Tinha um quê de McGyver, meu avô, apesar de nunca ter feito faculdade. Um dos meus tios, o caçula Horacio, herdou parte dessa habilidade e montou e remontou alguns Citroën 3 CV algumas vezes com bastante sucesso e consertou outros carros que teve, embora não fosse engenheiro nem mecânico – químico, aliás, como boa parte da família. Muitas coisas ele aprendeu com meu avô, pois juntos fuçavam motores e qualquer outra coisa e consertavam tudo, hábito que ele mantém até hoje, para felicidade da minha tia que jamais chama um técnico de qualquer coisa em casa. Mas provavelmente o fato de ter feito escola técnica tenha ajudado. Cursou os intermináveis e excelentes seis anos (o normal são cinco) e em período integral do segundo grau da Escola Técnica Otto Krause na Argentina — como meu pai e meu outro tio, irmão dele, aliás. Conheço muito argentino que veio ao Brasil apenas com esse diploma e conseguiu ganhar o mesmo que muito engenheiro aqui. Os cursos de formação que mantêm (Construção, Química, Elétrica, Mecânica e mais recentemente, Computação e Eletrônica com orientação em Telecomunicações) são de tal excelência que, exceto se a legislação mudou, um formado em Construção lá podia construir e, obviamente, assinar como responsável, um prédio de até quatro andares – acima disso, só engenheiro civil formado na faculdade. Nada mau, não? Ah, e é pública e gratuita, mas de tão disputada tem um seletivo vestibular.

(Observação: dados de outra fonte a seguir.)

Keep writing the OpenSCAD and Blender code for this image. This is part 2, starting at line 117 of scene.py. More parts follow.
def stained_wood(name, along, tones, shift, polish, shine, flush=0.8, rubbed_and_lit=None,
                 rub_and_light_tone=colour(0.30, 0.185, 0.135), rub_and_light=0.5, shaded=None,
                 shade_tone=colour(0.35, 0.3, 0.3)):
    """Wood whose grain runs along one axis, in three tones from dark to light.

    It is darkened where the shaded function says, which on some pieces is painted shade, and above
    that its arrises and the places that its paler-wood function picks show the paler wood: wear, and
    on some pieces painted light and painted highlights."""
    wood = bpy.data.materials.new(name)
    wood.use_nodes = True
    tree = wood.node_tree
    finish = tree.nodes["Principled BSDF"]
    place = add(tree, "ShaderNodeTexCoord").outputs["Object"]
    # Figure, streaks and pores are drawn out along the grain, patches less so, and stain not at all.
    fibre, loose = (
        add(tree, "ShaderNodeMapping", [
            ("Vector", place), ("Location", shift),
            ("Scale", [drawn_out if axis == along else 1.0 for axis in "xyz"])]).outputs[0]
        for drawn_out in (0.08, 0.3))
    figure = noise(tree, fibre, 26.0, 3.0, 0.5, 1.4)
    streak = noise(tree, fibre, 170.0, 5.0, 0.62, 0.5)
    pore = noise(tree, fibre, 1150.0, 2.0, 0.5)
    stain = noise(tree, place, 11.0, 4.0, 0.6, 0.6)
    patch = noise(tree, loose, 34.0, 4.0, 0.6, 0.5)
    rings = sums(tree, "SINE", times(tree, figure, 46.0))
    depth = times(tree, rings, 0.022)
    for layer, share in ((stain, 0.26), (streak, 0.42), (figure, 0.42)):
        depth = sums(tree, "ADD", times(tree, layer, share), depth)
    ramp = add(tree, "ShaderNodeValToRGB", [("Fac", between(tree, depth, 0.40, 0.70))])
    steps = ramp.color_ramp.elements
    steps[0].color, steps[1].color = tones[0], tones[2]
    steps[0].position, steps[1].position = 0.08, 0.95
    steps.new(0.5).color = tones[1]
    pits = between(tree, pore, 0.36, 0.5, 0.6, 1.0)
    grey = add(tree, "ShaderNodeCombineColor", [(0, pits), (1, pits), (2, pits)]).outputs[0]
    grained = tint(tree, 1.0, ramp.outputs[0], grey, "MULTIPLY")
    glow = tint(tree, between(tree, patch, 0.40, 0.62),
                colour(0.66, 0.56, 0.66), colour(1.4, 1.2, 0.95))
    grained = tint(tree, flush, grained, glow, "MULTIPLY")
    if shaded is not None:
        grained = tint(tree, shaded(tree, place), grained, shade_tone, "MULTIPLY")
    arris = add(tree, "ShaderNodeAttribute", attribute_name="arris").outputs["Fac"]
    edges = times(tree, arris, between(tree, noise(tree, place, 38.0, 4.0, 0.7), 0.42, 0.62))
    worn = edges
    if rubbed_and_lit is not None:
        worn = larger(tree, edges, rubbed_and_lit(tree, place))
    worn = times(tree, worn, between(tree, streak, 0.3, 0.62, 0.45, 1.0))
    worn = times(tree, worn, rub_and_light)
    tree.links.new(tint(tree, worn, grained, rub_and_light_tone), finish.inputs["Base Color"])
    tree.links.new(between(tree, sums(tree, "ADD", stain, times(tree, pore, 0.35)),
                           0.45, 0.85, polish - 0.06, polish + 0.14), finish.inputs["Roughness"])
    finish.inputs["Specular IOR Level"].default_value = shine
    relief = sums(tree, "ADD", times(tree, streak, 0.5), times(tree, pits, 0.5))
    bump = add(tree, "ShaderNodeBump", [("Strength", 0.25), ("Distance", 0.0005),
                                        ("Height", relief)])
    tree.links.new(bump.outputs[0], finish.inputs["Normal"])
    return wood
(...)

Mas vamos voltar ao estilo McGyver do meu avô. Meu pai, apesar de gostar e admirar muitíssimo meu avô, não chegava a tanto, mas aprendeu alguns truques com ele. Que pouco usou, diga-se de passagem. Consertos só o muito básico. Parte por falta de habilidade mesmo e parte porque preferia levar o carro à oficina de um mecânico de confiança. Era mais da teoria do que da prática. Podia discorrer durante horas sobre como funcionava um motor ciclo Otto com todos os detalhes, mas daí a consertar um… Tipo Sheldon Cooper, de Big Bang Theory, se me entendem. Por falar em mecânicos, tinha um que eu achava que fazia parte da família. Lembro bem dos truques que ele ensinou aos meus pais para casos de emergência, que eles repassavam para meu avô e analisavam como químicos para descobrir se e por quê funcionariam pelo folclore.

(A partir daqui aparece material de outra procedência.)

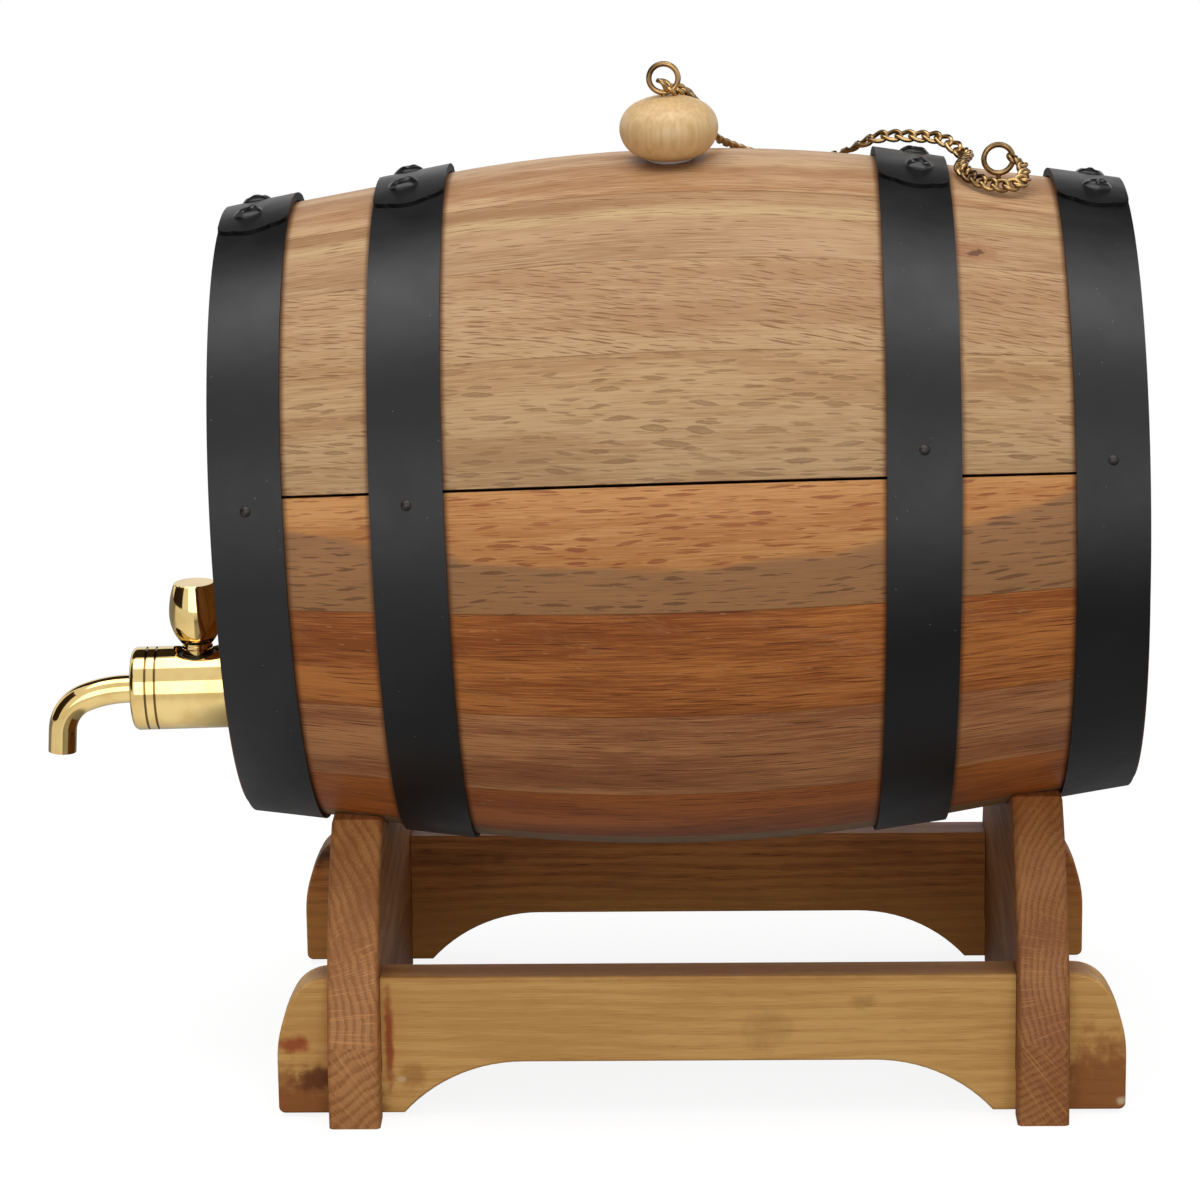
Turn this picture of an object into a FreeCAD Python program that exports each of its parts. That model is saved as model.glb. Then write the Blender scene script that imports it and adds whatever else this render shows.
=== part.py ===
import FreeCAD, Part
import math
import os
import re

import Sketcher
from FreeCAD import Placement, Rotation, Vector

# Oak cask drink dispenser: a staved cask with iron hoops and a brass tap, lying on a stand
# of two scalloped rails and two cradles, with a turned bung on a chain.
#
# Model frame, in millimetres: X runs along the cask from the tap (-X) to the rear head (+X),
# +Z is up, and the origin is under the middle of the whole dispenser, on the table top.
# The cask has a frame of its own: its origin is the middle of its axis, and its X is the axis,
# which rises towards the rear by cask_tilt so that the last of the drink runs to the tap.

SIZES = {
    # cask shell
    "cask_len": 270,
    "end_radius": 91.2,
    "bilge_radius": 106.7,
    "bilge_arc_half": 72,
    "stave_thickness": 12,
    "chime_bevel": 4,
    "croze_depth": 3,
    "croze_width": 5,
    "seam_gap_angle": 0.05,
    "open_seam_gap_angle": 0.5,
    # where the staves meet, as angles about the cask's axis from the -Y side upwards
    "seam_angle_01": 110,
    "seam_angle_02": 70,
    "seam_angle_03": 52.9,
    "seam_angle_04": 35.5,
    "seam_angle_05": 14.6,
    "seam_angle_06": -5.5,
    "seam_angle_07": -24,
    "seam_angle_08": -42.9,
    "seam_angle_09": -61.7,
    "seam_angle_10": -80.6,
    "seam_angle_11": -99.4,
    "seam_angle_12": -118.2,
    "seam_angle_13": -137.1,
    "seam_angle_14": -155.9,
    "seam_angle_15": -174.7,
    "seam_angle_16": -193.5,
    "seam_angle_17": -212.4,
    "seam_angle_18": -231.2,
    # how the cask lies
    "axis_height": 173.3,
    "cask_tilt": 1.3,
    "rest_gap": 0.3,
    # heads
    "head_recess": 12,
    "head_thickness": 12,
    "head_bevel": 5,
    "head_play": 0.2,
    # hoops
    "hoop_width": 21.4,
    "hoop_thickness": 1.2,
    "hoop_clearance": 0.35,
    "chime_hoop_inset": 0,
    "front_hoop_spacing": 46.8,
    "rear_hoop_spacing": 54.7,
    # how far the top of each hoop leans towards the nearer end of the cask
    "front_chime_lean_angle": 0.8,
    "front_bilge_lean_angle": 0.5,
    "rear_bilge_lean_angle": 1.5,
    "rear_chime_lean_angle": 0.7,
    "lap_angle": 34,
    "lap_corner": 5,
    "lap_bulge": 2,
    "lap_ramp_angle": 6,
    # rivets of the laps and nails of the hoops
    "rivet_spread_angle": 7.5,
    "rivet_offset": 2,
    "rivet_head_radius": 4.6,
    "rivet_head_height": 2,
    "rivet_rim_height": 0.4,
    "rivet_crater_radius": 1.8,
    "rivet_crater_depth": 0.7,
    "rivet_shank_radius": 2,
    "nail_head_radius": 1.6,
    "nail_head_height": 1,
    "nail_shank_radius": 0.8,
    "nail_length": 8,
    "front_chime_nail_angle": 12.4,
    "front_bilge_nail_angle": 12.6,
    "rear_bilge_nail_angle": 19.1,
    "rear_chime_nail_angle": 16.8,
    "pin_clearance": 0.05,
    "head_gap": 0.02,
    # bung, its seal and the bung hole
    "bung_x": -0.2,
    "bung_angle": 84.3,
    "bung_hole_radius": 6.2,
    "bung_radius": 14.8,
    "bung_height": 18.5,
    "bung_waist_height": 7.9,
    "bung_base_radius": 7.4,
    "bung_under_curve": 9,
    "bung_shoulder_curve": 8.2,
    "bung_shank_bevel": 0.5,
    "bung_crown_radius": 9.5,
    "bung_crown_drop": 2.2,
    "bung_shank_radius": 4.6,
    "bung_shank_length": 15,
    "seal_flange_radius": 7.1,
    "seal_flange_height": 0.9,
    "seal_lift": 0.1,
    "seal_radius": 5.8,
    "seal_length": 13,
    "seal_bevel": 0.6,
    # screw eyes
    "eye_ring_radius": 4.35,
    "eye_wire_radius": 0.85,
    "eye_neck": 2,
    "bung_eye_neck": 0.95,
    "bung_eye_x": -1.1,
    "eye_shank_radius": 0.75,
    "eye_shank_length": 9,
    "eye_from_hoop": 26,
    "cask_eye_angle": 84.7,
    "pilot_clearance": 0.1,
    "hole_spare": 0.5,
    # chain
    "link_pitch": 4.4,
    "link_wire_radius": 0.55,
    "link_bend_radius": 1.75,
    "link_straight": 2.75,
    # tap
    "tap_drop": 56.3,
    "tap_reach": 38.3,
    "tap_radius": 13,
    "tap_edge_radius": 2,
    "tap_shank_radius": 8,
    "tap_shank_length": 28,
    "tap_bore_radius": 3.2,
    "tap_groove_first": 4.7,
    "tap_groove_second": 7.7,
    "tap_groove_width": 0.6,
    "tap_groove_depth": 0.5,
    "valve_x": 20.8,
    "valve_radius": 6,
    "valve_depth": 7.5,
    "valve_floor_gap": 0.1,
    "recess_radius": 7.6,
    "recess_floor": 8.8,
    "stem_radius": 2.8,
    "collar_radius": 4.7,
    "collar_top": 12.6,
    "gland_seat": 5.3,
    "run_clearance": 0.05,
    "o_ring_wire_radius": 1,
    "knob_gap": 0.4,
    "knob_height": 20.6,
    "knob_foot_radius": 4.7,
    "knob_foot_height": 1.6,
    "knob_belly_radius": 8.3,
    "knob_belly_height": 10.5,
    "knob_top_radius": 6.4,
    "knob_lower_curve": 14,
    "knob_upper_curve": 27,
    "knob_line": 0.25,
    "knob_socket_depth": 12,
    "spout_radius": 4.4,
    "spout_bore_radius": 3.1,
    "spout_root": 8,
    "spout_straight": 1.7,
    "spout_fall_radius": 40,
    "spout_fall_angle": 20,
    "spout_bend_radius": 12,
    "spout_bend_angle": 65,
    "spout_tip_length": 7,
    "washer_thickness": 2,
    "washer_radius": 12,
    "nut_across_flats": 22,
    "nut_thickness": 6,
    # stand
    "front_cradle_gap": 3.3,
    "rear_cradle_gap": 0.3,
    "rail_right_front_overhang": 23.6,
    "rail_right_rear_overhang": 25.3,
    "rail_left_front_overhang": 27.6,
    "rail_left_rear_overhang": 24.6,
    "rail_base": 1.2,
    "rail_top": 44,
    "rail_thickness": 13.3,
    "rail_inset": 17.05,
    "rail_end_straight": 18,
    "rail_side_radius": 40,
    "rail_shoulder_radius": 12,
    "rail_foot_radius": 2,
    "arch_inset": 14.4,
    "arch_height": 16,
    "arch_end_radius": 48,
    "rail_easing": 0.8,
    "cradle_thickness": 15.4,
    "cradle_half_width": 88.4,
    "cradle_foot": 10,
    "cradle_split": 25,
    "horn_rise": 11,
    "horn_tip": 4.9,
    "cradle_easing": 1.6,
    "lap_joint_height": 14,
    "lap_joint_clearance": 0.15,
}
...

Um dos que mais me chamou a atenção até hoje era a de consertar furos no tanque de combustível com goiabada. Na realidade, na Argentina se usava doce de marmelo, mas na minha adaptação livre acredito que goiabada também sirva pois como boa cozinheira que sou garanto que são extremamente parecidos em tudo, até no ponto de fusão. E pela dificuldade em se encontrar marmelada por estas terras talvez seja mais fácil encontrar um tanque de combustível novo… Como fazer? Só jogar um pedaço do doce no tanque que ele “solda” o furo e, claro, assim que possível, fazer o reparo com um profissional. Essa dica, assim como as outras, eram para emergências apenas. Longe de mim incentivar reparos meia-boca em veículos.
Para pequenos furos no radiador que significassem perda do líquido de arrefecimento, ele indicava o equivalente à brasileira pimenta vermelha calabresa. O fato de na Argentina ser menos picante acho que não deve afetar o radiador, então, vamos em frente com o momento gastronômico-autoentusiasta. E realmente funciona, assim como o do doce de marmelo. Pelo menos no curto prazo. E não me perguntem como é o perrengue para o mecânico depois tirar todas estas gororobas e arrumar decentemente o tanque de combustível nem o radiador pois, como disse, é para emergências, OK? Mas imagino que eles não devem achar isso muito bacana, não. Mas o nosso mecânico era muito bem humorado e era ele mesmo quem dava as dicas. Vai que o de vocês, caros leitores, também é…
Lembro de ter ouvido que pode-se quebrar um ovo dentro do radiador quando ele estiver morno (jogar sem a casca!) que também resolve, mas essa dica não foi testada na minha família. E o envelopinho de pimenta vermelha calabresa era fácil de levar no porta-luvas e a gente usava depois no molhinho “chimichurri” do churrasco… Já carregar um ovo dentro de um carro pela estrada e querer que ele chegue inteiro é querer demais.
Sempre ouvi falar que em caso de ficar sem líquido de freios urina poderia quebrar o galho, mas felizmente nunca precisei confirmar se funciona nem conheço ninguém que tenha feito o teste.
Evidentemente ninguém deve andar sem estepe, mas na hipótese de já ter furado o próprio e ainda não ter conseguido fazer o conserto, como proceder? Tente colocar um parafuso, fechar o buraco com chiclete ou aqueles reparos que as seguradoras às vezes davam de brinde, deixar secar e encher de ar (eu sempre carrego um pequeno compressor no porta-malas). O outro recurso é muito arriscado, mas por pouco tempo também funciona: desmontar o pneu e recheá-lo com grama e outras ervas macias (cuidado para não fazer novos furos), socando bem para que fique bem cheio e continuar rodando. Claro que o problema é ele pegar fogo pelo atrito e pelo material seco que estará dentro, mas eu disse que era um último recurso, não disse que fosse bom…
Mudando de assunto: A respeito da última corrida da Stock Car em Interlagos, como dizia Juan Manuel Fangio, “carreras son carreras”. Quem diria que o Marcos Gomes, com o campeonato quase ganho, ia passar tanto sufoco? Apesar de tudo, é das poucas categorias do automobilismo brasileiro que ainda se mantém competitiva.